Grains displayed mixed signals: March corn futures declined 2.73%, while March soybean futures gained 1.60% and March wheat futures surged 6.11%. Ongoing uncertainty about the 2026 crop cycle—from planting prospects to potential weather risks—provided underlying support for bean and wheat valuations.
Financial Markets Send Mixed Signals as Stocks Stabilize But Cryptocurrencies Falter
Financial markets presented a complicated backdrop for commodity pricing. Major cryptocurrencies retreated from recent strength, with Bitcoin sliding 4.22% and Ethereum falling 9.83% during January. The U.S. dollar index, tracking the greenback against major trading partners’ currencies, slipped 1.21%. U.S. long bond futures also edged lower by 0.22%, adding another source of pricing pressure.
Against this cautious financial backdrop, the S&P 500 equity index managed only modest upside, gaining 0.66% for the month. These divergent signals—weakening dollars and cryptocurrencies but steady equity markets—created a complex environment influencing commodity sentiment.
February Outlook: Bracing for Sustained Volatility with Platinum in Focus
As February unfolds and spring approaches, commodity markets should expect continued seasonal patterns mixed with elevated volatility. Natural gas futures likely remain subject to rapid swings as winter transitions toward milder weather. Gasoline and livestock markets should prepare for seasonal strength with the onset of driving and grilling seasons, though geopolitical uncertainties may introduce unexpected complications.
Precious metals warrant particularly close attention, especially platinum. The extreme price swings witnessed on January 30 underscore that even metals displaying strong long-term bullish momentum face correction risks. Platinum price forecasts must factor in both the sector’s underlying strength—supported by ongoing fiat currency erosion concerns—and the elevated correction risks that rapid gains introduce.

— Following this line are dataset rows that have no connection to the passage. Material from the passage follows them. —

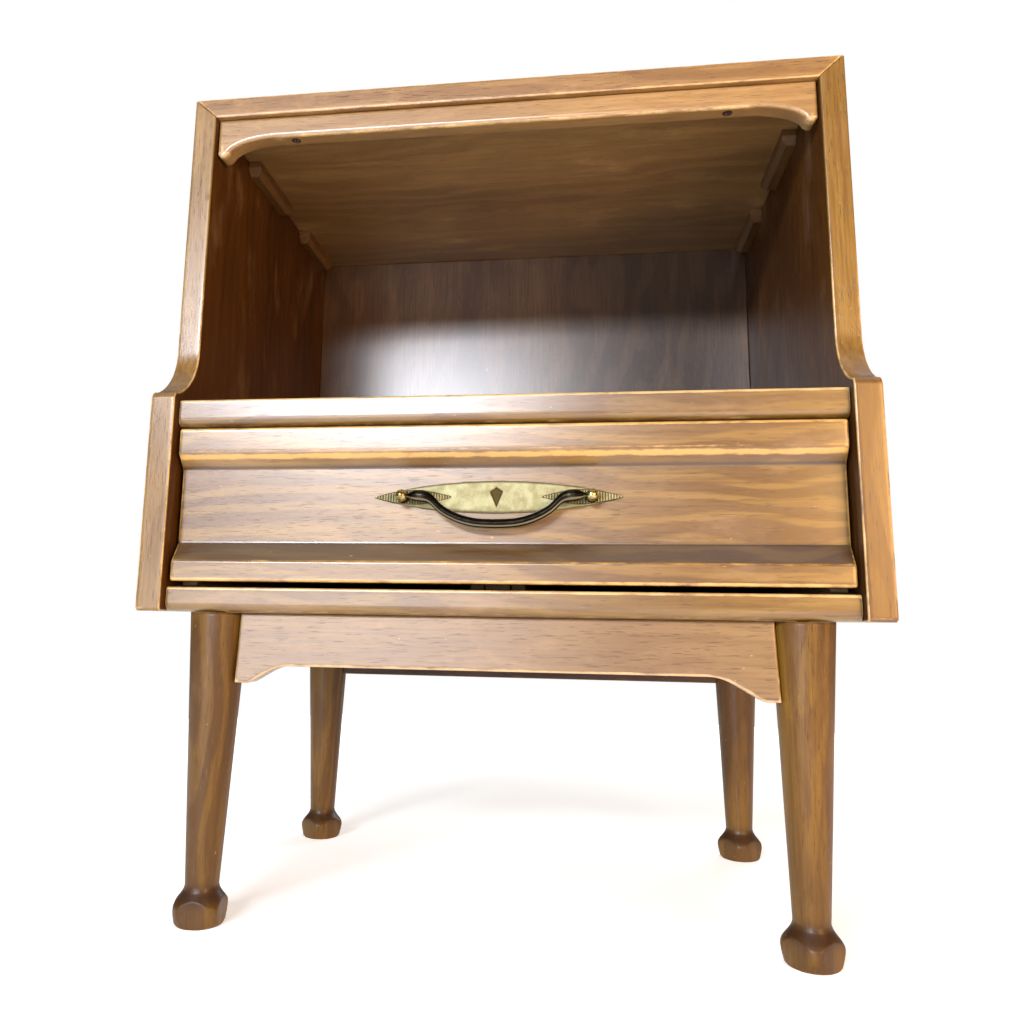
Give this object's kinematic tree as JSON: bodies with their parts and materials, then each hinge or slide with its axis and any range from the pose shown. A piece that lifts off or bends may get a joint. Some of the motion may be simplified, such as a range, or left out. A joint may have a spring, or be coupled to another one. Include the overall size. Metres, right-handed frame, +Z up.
{
  "type": "nightstand with drawer",
  "caption": "Wooden nightstand with an open cubby under a mitred top, a drawer with a brass bail pull, and round tapered legs on flared feet.",
  "frame": {"origin": "centre of the bounding box on the floor, under the feet", "axes": "+X to the right as seen from the front, front faces -Y, +Z up"},
  "size_m": [0.53, 0.356, 0.654],
  "materials": {
    "case_walnut": "worn amber lacquer, satin",
    "drawer_walnut": "worn amber lacquer, satin, glossier than the case",
    "apron_walnut": "worn lacquer, satin",
    "leg_walnut": "worn amber lacquer, satin, darker at the feet",
    "rough_walnut": "thin stain, matt",
    "inner_wood": "thin stain, matt",
    "secondary_wood": "bare wood, matt",
    "dull_steel": "dull, aged",
    "aged_brass": "aged, brushed, dulled",
    "dark_bronze": "dark patina, rubbed bright along the edge"
  },
  "bodies": {
    "case": {"side_panel_left": "case_walnut", "side_panel_right": "case_walnut", "top_panel": "case_walnut", "back_panel": "inner_wood", "cubby_valance": "case_walnut", "valance_screw_left": "dull_steel", "valance_screw_right": "dull_steel", "glue_block_front_left": "secondary_wood", "glue_block_front_right": "secondary_wood", "glue_block_back_left": "secondary_wood", "glue_block_back_right": "secondary_wood", "shelf_panel": "inner_wood", "shelf_front_rail": "case_walnut", "bottom_panel": "inner_wood", "bottom_front_rail": "case_walnut", "drawer_guide_rail": "secondary_wood", "drawer_bearer_left": "secondary_wood", "drawer_bearer_right": "secondary_wood", "drawer_kicker": "secondary_wood", "drawer_stop": "secondary_wood", "front_apron": "apron_walnut", "back_apron": "rough_walnut", "apron_block_front_left": "secondary_wood", "apron_block_front_right": "secondary_wood", "apron_block_back_left": "secondary_wood", "apron_block_back_right": "secondary_wood", "leg_front_left": "leg_walnut", "leg_front_right": "leg_walnut", "leg_back_left": "leg_walnut", "leg_back_right": "leg_walnut", "hanger_bolt_front_left": "dull_steel", "hanger_bolt_front_right": "dull_steel", "hanger_bolt_back_left": "dull_steel", "hanger_bolt_back_right": "dull_steel"},
    "drawer": {"drawer_front": "drawer_walnut", "drawer_side_left": "secondary_wood", "drawer_side_right": "secondary_wood", "drawer_back": "secondary_wood", "drawer_bottom": "secondary_wood", "drawer_runner": "secondary_wood", "pull_backplate": "aged_brass", "pull_post_left": "aged_brass", "pull_post_right": "aged_brass", "pull_nut_left": "dull_steel", "pull_nut_right": "dull_steel"},
    "bail": {"pull_bail": "dark_bronze"}
  },
  "joints": [
    {"name": "drawer_slide", "type": "slide", "parent": "case", "child": "drawer", "axis": [0, -1, 0], "range_m": [0, 0.22]},
    {"name": "bail_swing", "type": "hinge", "parent": "drawer", "child": "bail", "pos_m": [0, -0.1729, 0.3054], "axis": [-1, 0, 0], "range_deg": [0, 95]}
  ]
}
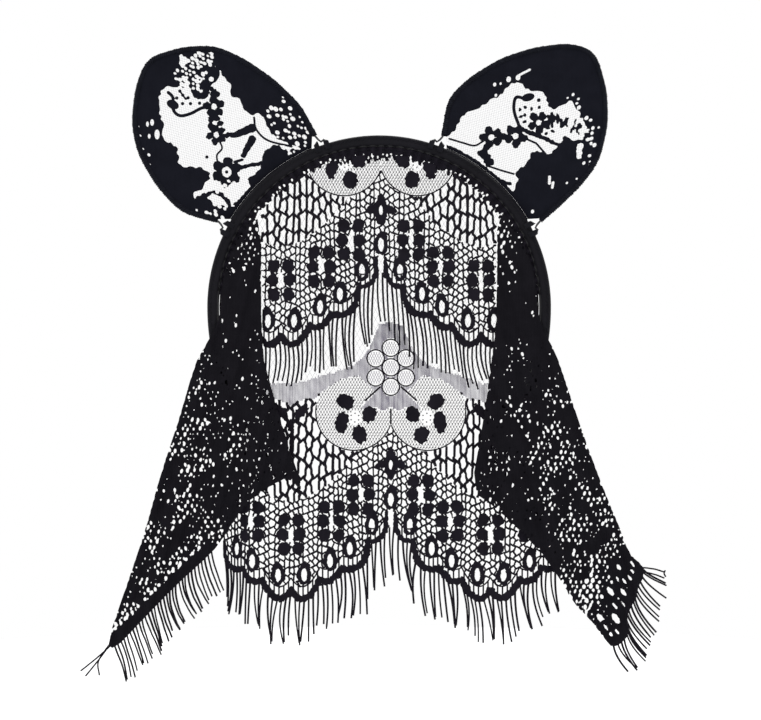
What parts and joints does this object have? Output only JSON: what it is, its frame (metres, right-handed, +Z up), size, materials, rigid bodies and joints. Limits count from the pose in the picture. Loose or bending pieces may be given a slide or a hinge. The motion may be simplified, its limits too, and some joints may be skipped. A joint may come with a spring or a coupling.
{
  "type": "animal ears headband",
  "caption": "Hoop headband with round wire-edged lace animal ears, a tiered lace face veil with eyelash fringe, and pleated lace drapes at the sides.",
  "frame": {"origin": "on the flat middle of the lining under the crown, at half the band's width: the point that rests on top of the head", "axes": "+Z up out of the head, +X towards the ear that someone facing the wearer sees on the right, -Y forwards out of the veil"},
  "size_m": [0.2465, 0.0144, 0.276],
  "materials": {
    "spring_plastic": "satin",
    "ribbon": "satin ribbon",
    "wire": "satin",
    "thread": "matte thread",
    "ear_lace": "matte lace",
    "veil_lace": "matte lace",
    "drape_lace": "matte lace"
  },
  "bodies": {
    "band": {"hoop_core": "spring_plastic", "hoop_cover": "ribbon", "band_lining": "ribbon", "end_cap_left": "ribbon", "end_cap_right": "ribbon", "veil_heading": "veil_lace", "heading_thread": "thread", "foot_lashing_inner_left": "thread", "foot_lashing_outer_left": "thread", "foot_lashing_inner_right": "thread", "foot_lashing_outer_right": "thread", "veil_yoke": "veil_lace", "tier_yoke": "veil_lace", "drape_pleat_left": "drape_lace", "drape_pleat_right": "drape_lace"},
    "ear_left": {"ear_wire_left": "wire", "ear_binding_left": "ear_lace", "ear_lace_left": "ear_lace"},
    "ear_right": {"ear_wire_right": "wire", "ear_binding_right": "ear_lace", "ear_lace_right": "ear_lace"},
    "tier": {"tier_flap": "veil_lace"},
    "veil": {"veil_skirt": "veil_lace", "drape_tail_left": "drape_lace", "drape_tail_right": "drape_lace"}
  },
  "joints": [
    {"name": "ear_tilt_left", "type": "hinge", "parent": "band", "child": "ear_left", "pos_m": [-0.04685, 0, -0.01571], "axis": [0.753, 0, 0.658], "range_deg": [-30, 30]},
    {"name": "ear_tilt_right", "type": "hinge", "parent": "band", "child": "ear_right", "pos_m": [0.04685, 0, -0.01571], "axis": [0.753, 0, -0.658], "range_deg": [-30, 30]},
    {"name": "tier_lift", "type": "hinge", "parent": "band", "child": "tier", "pos_m": [0, -0.0044, -0.026], "axis": [-1, 0, 0], "range_deg": [0, 75]},
    {"name": "veil_lift", "type": "hinge", "parent": "band", "child": "veil", "pos_m": [0, -0.0062, -0.1109], "axis": [-1, 0, 0], "range_deg": [-8, 80]}
  ]
}
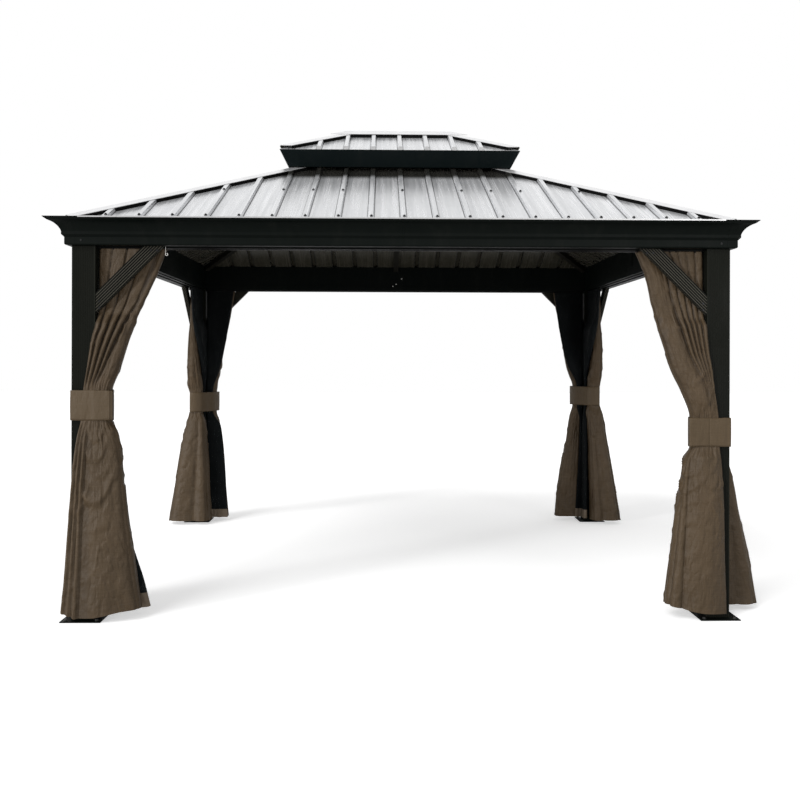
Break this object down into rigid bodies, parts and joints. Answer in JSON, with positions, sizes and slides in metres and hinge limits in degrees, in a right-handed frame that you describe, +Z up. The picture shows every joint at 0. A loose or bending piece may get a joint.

Gold and silver, while displaying similar long-term constructive trends, demonstrated that sharp reversals can materialize with minimal warning.
Recent appointments at the Federal Reserve, with Kevin Warsh potentially replacing Jerome Powell, could influence monetary policy trajectories and commodity sentiment. If expectations for lower Fed Funds Rates gain credibility, precious metals may receive additional support despite tactical volatility.
Commodity traders should prepare for a February environment characterized by persistent volatility alongside sustained longer-term bullish momentum in select sectors. Platinum and fellow precious metals present both opportunity and risk, rewarding careful position management while punishing those caught off guard by sharp intra-month reversals.